Cost-cutting delivers record profitability, but revenue keeps shrinking. The CFO who stabilized the balance sheet is leaving. And ~$35M of one-time items inflate Q2 results beyond their sustainable run rate.

March 18, 202612 min read
Adj. EBITDA
$81M

+39% YoY, $6M above guidance (includes one-time items)

Revenue
-3%

FY2026 guide: $2.4-2.44B (lowered $30M)

Subscribers
2.66M

-7% YoY, -71K net losses

Net Leverage
0.8x

Down from 2.9x a year ago

Peloton reported Q2 FY2026 earnings in February that captured the company's central paradox: profitability metrics beating guidance while the top line continues to shrink. Adjusted EBITDA grew 39% year-over-year to $81M, gross margins expanded 320 basis points, and the company is on track for its first-ever full-year positive operating income.

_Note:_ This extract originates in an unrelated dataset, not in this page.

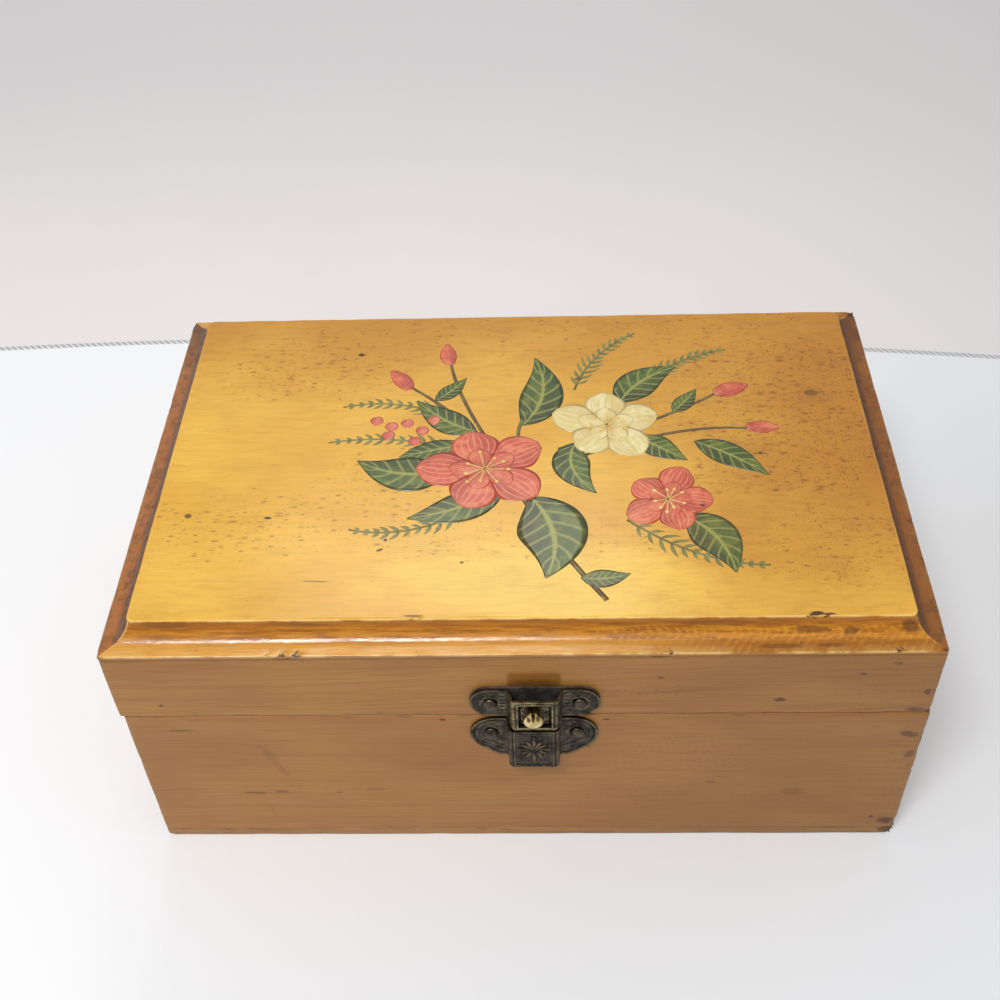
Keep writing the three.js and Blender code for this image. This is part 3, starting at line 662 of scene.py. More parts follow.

The other side: revenue guidance was lowered by $30M, subscribers declined 71,000 to 2.661 million, and CFO Liz Coddington announced she's leaving for a private clean tech company. Hardware sales to existing members came in well below expectations, with management admitting they "overestimated the rate with which existing members would want to upgrade."

We ran Peloton through 5 analytical lenses — Roadkill Radar, Fugazi Filter, Gravy Gauge, Stress Scanner, and Myth Meter — to determine whether this is a genuine turnaround or managed decline dressed in profitability improvements.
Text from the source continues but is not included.